=== TASK GOAL ===
Reproduce each line exactly.

[Entries with model source code]
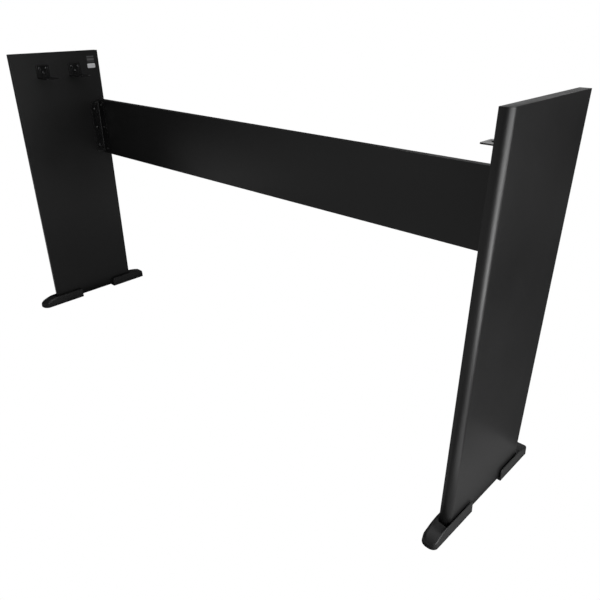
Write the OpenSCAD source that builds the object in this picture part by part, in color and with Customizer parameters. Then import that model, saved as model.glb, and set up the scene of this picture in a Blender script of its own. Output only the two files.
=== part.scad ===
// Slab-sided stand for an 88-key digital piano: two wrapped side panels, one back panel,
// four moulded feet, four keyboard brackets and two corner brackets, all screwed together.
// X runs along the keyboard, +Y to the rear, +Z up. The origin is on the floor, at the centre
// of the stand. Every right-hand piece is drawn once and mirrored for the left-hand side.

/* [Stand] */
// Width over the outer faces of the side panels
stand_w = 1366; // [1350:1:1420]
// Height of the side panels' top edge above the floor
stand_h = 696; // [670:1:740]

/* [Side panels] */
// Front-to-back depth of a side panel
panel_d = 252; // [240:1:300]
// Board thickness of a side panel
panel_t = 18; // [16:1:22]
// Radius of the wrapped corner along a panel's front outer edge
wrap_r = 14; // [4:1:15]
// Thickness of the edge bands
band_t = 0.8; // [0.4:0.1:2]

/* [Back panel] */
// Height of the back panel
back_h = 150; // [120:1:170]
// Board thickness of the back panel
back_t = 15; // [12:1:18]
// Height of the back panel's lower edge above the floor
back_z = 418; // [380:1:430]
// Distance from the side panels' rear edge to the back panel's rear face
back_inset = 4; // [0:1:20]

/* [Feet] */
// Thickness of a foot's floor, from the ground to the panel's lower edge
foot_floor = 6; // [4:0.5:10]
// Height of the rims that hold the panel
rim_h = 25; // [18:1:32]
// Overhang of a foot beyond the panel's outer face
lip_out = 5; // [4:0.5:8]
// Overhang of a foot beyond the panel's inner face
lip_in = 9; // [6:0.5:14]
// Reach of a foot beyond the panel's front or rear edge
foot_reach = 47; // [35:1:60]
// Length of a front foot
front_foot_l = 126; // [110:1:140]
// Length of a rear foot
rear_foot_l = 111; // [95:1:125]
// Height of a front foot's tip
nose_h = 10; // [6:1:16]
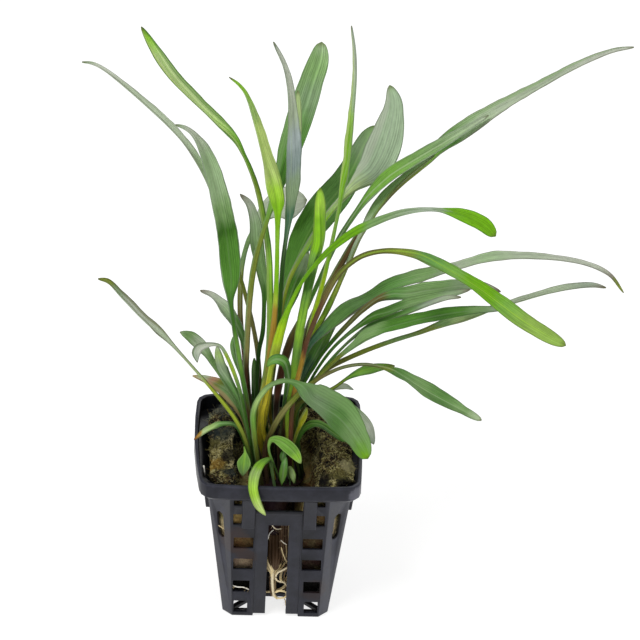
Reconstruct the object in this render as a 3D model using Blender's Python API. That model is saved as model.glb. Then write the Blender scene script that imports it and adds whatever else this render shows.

=== REPLY ===
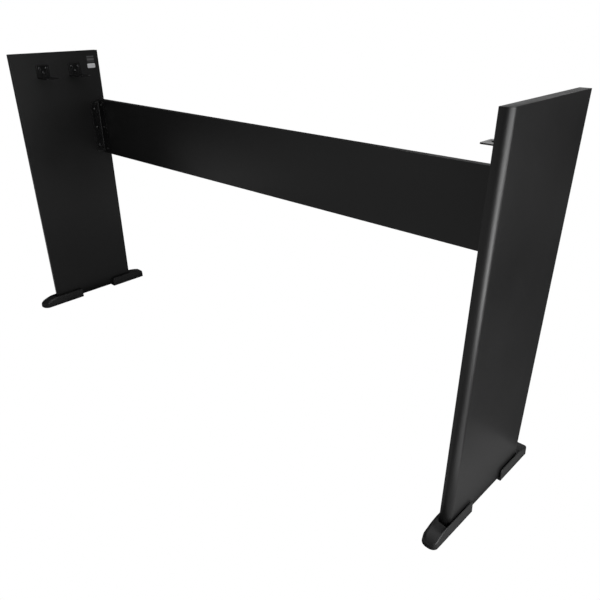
Write the OpenSCAD source that builds the object in this picture part by part, in color and with Customizer parameters. Then import that model, saved as model.glb, and set up the scene of this picture in a Blender script of its own. Output only the two files.
=== part.scad ===
// Slab-sided stand for an 88-key digital piano: two wrapped side panels, one back panel,
// four moulded feet, four keyboard brackets and two corner brackets, all screwed together.
// X runs along the keyboard, +Y to the rear, +Z up. The origin is on the floor, at the centre
// of the stand. Every right-hand piece is drawn once and mirrored for the left-hand side.

/* [Stand] */
// Width over the outer faces of the side panels
stand_w = 1366; // [1350:1:1420]
// Height of the side panels' top edge above the floor
stand_h = 696; // [670:1:740]

/* [Side panels] */
// Front-to-back depth of a side panel
panel_d = 252; // [240:1:300]
// Board thickness of a side panel
panel_t = 18; // [16:1:22]
// Radius of the wrapped corner along a panel's front outer edge
wrap_r = 14; // [4:1:15]
// Thickness of the edge bands
band_t = 0.8; // [0.4:0.1:2]

/* [Back panel] */
// Height of the back panel
back_h = 150; // [120:1:170]
// Board thickness of the back panel
back_t = 15; // [12:1:18]
// Height of the back panel's lower edge above the floor
back_z = 418; // [380:1:430]
// Distance from the side panels' rear edge to the back panel's rear face
back_inset = 4; // [0:1:20]

/* [Feet] */
// Thickness of a foot's floor, from the ground to the panel's lower edge
foot_floor = 6; // [4:0.5:10]
// Height of the rims that hold the panel
rim_h = 25; // [18:1:32]
// Overhang of a foot beyond the panel's outer face
lip_out = 5; // [4:0.5:8]
// Overhang of a foot beyond the panel's inner face
lip_in = 9; // [6:0.5:14]
// Reach of a foot beyond the panel's front or rear edge
foot_reach = 47; // [35:1:60]
// Length of a front foot
front_foot_l = 126; // [110:1:140]
// Length of a rear foot
rear_foot_l = 111; // [95:1:125]
// Height of a front foot's tip
nose_h = 10; // [6:1:16]
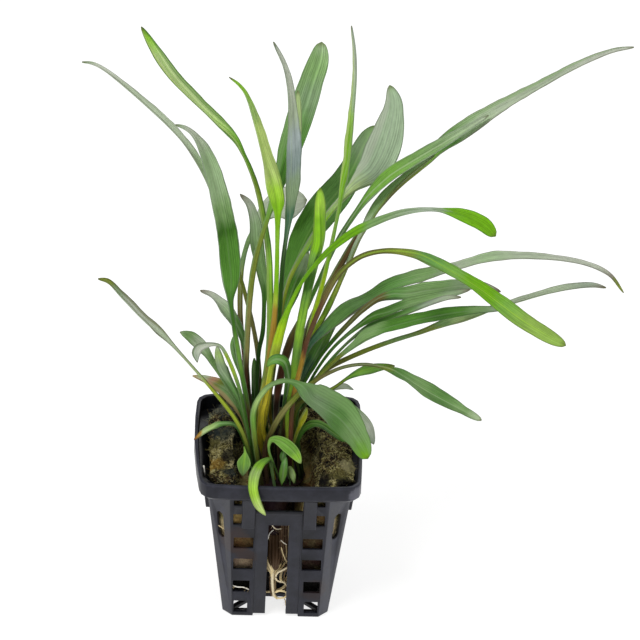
Reconstruct the object in this render as a 3D model using Blender's Python API. That model is saved as model.glb. Then write the Blender scene script that imports it and adds whatever else this render shows.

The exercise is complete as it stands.